The management and strategy consulting industry has also drawn on the ideas and practices of James O. McKinsey, a former professor of accounting at the University of Chicago. In 1926, he established the consulting firm McKinsey & Company. As described in a Harvard Business School article, James McKinsey’s top contribution in the management consulting field was “focusing attention on budgeting as a major instrument of management. He asserted the need for continued education for future executives and foresaw the era of the ‘scientific man’ in business, [meaning] an era characterized by careful planning and research.” McKinsey passed away in 1937, and his work was continued by Marvin Bower, who further enhanced the management consulting industry’s reputation for professionalism and expertise. Bower was known also for his focus on recruiting highly educated employees for consultant roles, particularly those who held a master’s in business administration. Today, McKinsey & Company is among the top global consulting companies. 
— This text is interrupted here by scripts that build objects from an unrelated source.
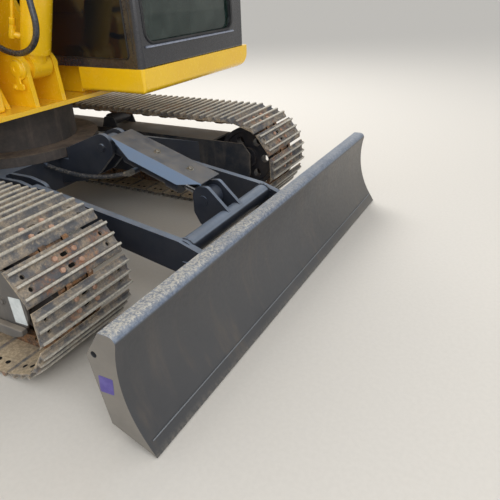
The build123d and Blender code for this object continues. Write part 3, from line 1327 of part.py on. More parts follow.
def centre_shift():
    """How far the machine moves along X so that its middle lies over the origin."""
    low = min(shape.bounding_box().min.X for shape in pieces.values())
    high = max(shape.bounding_box().max.X for shape in pieces.values())
    return -(low + high) / 2


os.makedirs("parts", exist_ok=True)
shift = centre_shift()
print("shift along X", round(shift, 3))
for name, shape in pieces.items():
    export_step(shape.moved(Location((shift, 0, 0))), "parts/" + name + ".step")
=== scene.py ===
import json
import math
import random

import bmesh
import bpy
from mathutils import Matrix, Vector


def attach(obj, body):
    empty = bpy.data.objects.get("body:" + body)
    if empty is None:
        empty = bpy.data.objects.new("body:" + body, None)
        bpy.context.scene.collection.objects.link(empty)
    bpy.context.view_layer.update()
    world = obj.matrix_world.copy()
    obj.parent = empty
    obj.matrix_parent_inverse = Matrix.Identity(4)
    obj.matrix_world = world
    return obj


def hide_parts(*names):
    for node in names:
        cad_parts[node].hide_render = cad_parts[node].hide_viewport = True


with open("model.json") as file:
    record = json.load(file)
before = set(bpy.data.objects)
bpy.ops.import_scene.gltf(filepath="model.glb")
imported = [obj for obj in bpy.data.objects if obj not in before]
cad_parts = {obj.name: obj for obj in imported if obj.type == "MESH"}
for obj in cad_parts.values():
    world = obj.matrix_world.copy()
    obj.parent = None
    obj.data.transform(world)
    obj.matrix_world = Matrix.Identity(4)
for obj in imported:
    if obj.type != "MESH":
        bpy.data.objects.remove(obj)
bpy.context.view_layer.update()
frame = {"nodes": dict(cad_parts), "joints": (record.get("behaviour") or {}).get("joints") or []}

# Places are in millimetres from the slew axis and the ground, as on a drawing, and place() takes them
# into the frame. X points forward, Y to the left, Z up.
MM = 0.001
slew = next(j for j in frame["joints"] if j["name"] == "slew")
AXIS_X = slew["pos_m"][0]
BOOM_Y = -111        # the boom stands right of the middle
rng = random.Random(4)
scene = bpy.context.scene


def place(x, y, z):
    """A point in millimetres from the slew axis, as a point of the frame in metres."""
    return Vector((x * MM + AXIS_X, y * MM, z * MM))


def rgb(r, g, b):
    """A colour as a screen shows it, 0 to 255, as linear light."""
    def linear(v):
        v /= 255
        return v / 12.92 if v <= 0.04045 else ((v + 0.055) / 1.055) ** 2.4
    return (linear(r), linear(g), linear(b), 1)


def add_object(name, data):
    """A new object in the scene."""
    thing = bpy.data.objects.new(name, data)
    scene.collection.objects.link(thing)
    return thing


def to_mesh(name, bm):
    data = bpy.data.meshes.new(name)
    bm.to_mesh(data)
    bm.free()
    return data


# Camera, at the photograph's viewing angle: heading, tilt and roll in degrees, lens in millimetres,
# and the nearest and farthest that it sees in metres
EYE = (2627, -1947, 1297)
CAMERA_ANGLES = (119.391, -27.762, -2.189)
LENS = 37.3
SEEN = (0.05, 200)


def add_camera():
    """Camera from its place, heading, tilt and roll."""
    yaw, pitch, roll = (math.radians(angle) for angle in CAMERA_ANGLES)
    ahead = Vector((math.cos(pitch) * math.cos(yaw), math.cos(pitch) * math.sin(yaw), math.sin(pitch)))
    level = ahead.cross(Vector((0, 0, 1))).normalized()
    above = level.cross(ahead)
    right = level * math.cos(roll) + above * math.sin(roll)
    up = above * math.cos(roll) - level * math.sin(roll)
    data = bpy.data.cameras.new("camera")
    data.lens = LENS
    data.clip_start, data.clip_end = SEEN
    camera = add_object("camera", data)
    camera.matrix_world = Matrix.Translation(place(*EYE)) @ Matrix((right, up, -ahead)).transposed().to_4x4()
    scene.camera = camera


# Materials


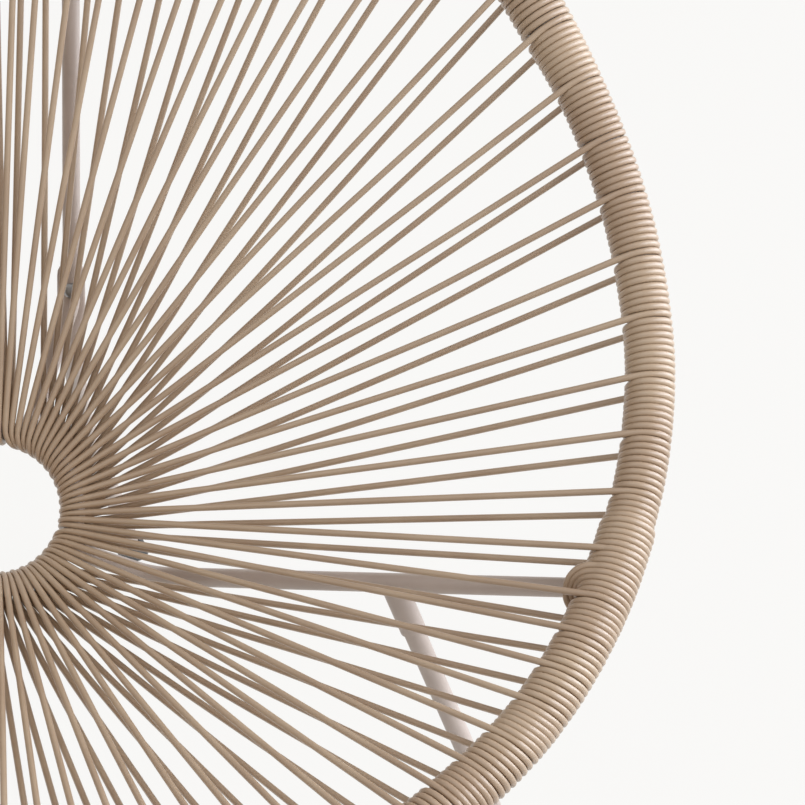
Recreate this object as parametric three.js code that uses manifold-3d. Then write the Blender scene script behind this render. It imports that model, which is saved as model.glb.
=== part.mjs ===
import * as THREE from "three";
import Module from "manifold-3d";

const wasm = await Module();
wasm.setup();
const { Manifold, Mesh } = wasm;
const V = (x, y, z) => new THREE.Vector3(x, y, z);
const degree = Math.PI / 180;

// Millimetres, +Z up. The chair faces -Y and stands on the plane Z = 0.
// Y is measured from the widest place of the rim, the arms, until the end of the file.

// Gap that pieces keep where they touch.
const clearance = 0.3;

// Rim: one closed hoop, bent once across its width. Its centre line in plan comes from the table
// of shares, and its height from two flanks with a soft bend between them.
const rim = {
  halfWidth: 352,
  frontReach: 314,
  backReach: 290,
  armHeight: 500,
  frontSlope: 14 * degree,
  backSlope: 54 * degree,
  bendPlace: 40,
  bendSoftness: 150,
  upperTubeRadius: 10,
  lowerTubeRadius: 11,
  sides: 12,
};
// Across as a share of half the width, and along as a share of the back reach, or of the front
// reach where it is negative, from the top of the back round the right arm to the front edge.
const rimPlanShares = [
  [0, 1],
  [0.23, 0.977],
  [0.44, 0.892],
  [0.64, 0.742],
  [0.835, 0.51],
  [0.92, 0.376],
  [0.977, 0.224],
  [1, 0.048],
  [0.991, -0.076],
  [0.963, -0.2],
  [0.889, -0.392],
  [0.784, -0.567],
  [0.65, -0.71],
  [0.452, -0.862],
  [0.233, -0.963],
  [0, -1],
];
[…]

The Great Depression in the 1930s took a toll on many companies and people in the United States. The failure of the financial system raised companies’ awareness of the significance of having efficient business operations and strategies and plans in place for sustainability and maintenance, particularly during emergency situations. In 1933, the Glass-Steagall Act was passed to separate investment banking from retail banking, which helped to protect depositors’ funds. There were other banking and financial reforms during that time to help protect banks and the general public. The demand then grew for management and strategy consultants with knowledge of financial management, banking, and accounting practices. 

During World War II, the U.S. government hired management and consulting firms to advise them on wartime production processes, such as the manufacturing of armaments, as well as human resources management at manufacturing plants. Management and strategy consulting firms continue to provide consulting services to various government agencies, to improve productivity and profitability.

The management and consulting industry grew in popularity over the next few decades and by the 1970s, many consulting organizations were establishing offices in countries around the world. In the 1980s and 1990s, the growth of computers and the Internet gave consultants another area of expertise in which to work: information technology. Consulting firms that specialize in tax and accounting systems have also been in high demand since the 1990s, due to the continual tightening of tax laws and government regulation of businesses and financial services. 

Legislation that has impacted the management and strategy consulting industry includes the Sarbanes-Oxley Act and the Dodd-Frank Wall Street Reform and Consumer Protection Act. The Sarbanes-Oxley Act was passed in 2002 to address accounting and corporate governance scandals. The SOX Act placed stricter controls on corporations and the accounting industry, which has meant that the top executives at companies are mandated to certify the accuracy of their companies’ financial reports. The Dodd-Frank Act was passed in 2010, in response to the financial recession of 2007-2008. Many new government agencies were created under the Dodd-Frank Act to oversee various sectors of the financial system, including banks, credit rating agencies, and mortgage lenders. In 2018, Congress rolled back some of the restrictions of the Dodd-Frank Act.

The management and strategy consulting industry continues to thrive, helping various businesses, nonprofit organizations, and government agencies to improve and enhance their operations. Today it generates nearly $260 billion in revenue and is expected to continue growing and expanding in the coming years, offering more opportunities for professionals with expertise in administration, organizational, and strategy consulting.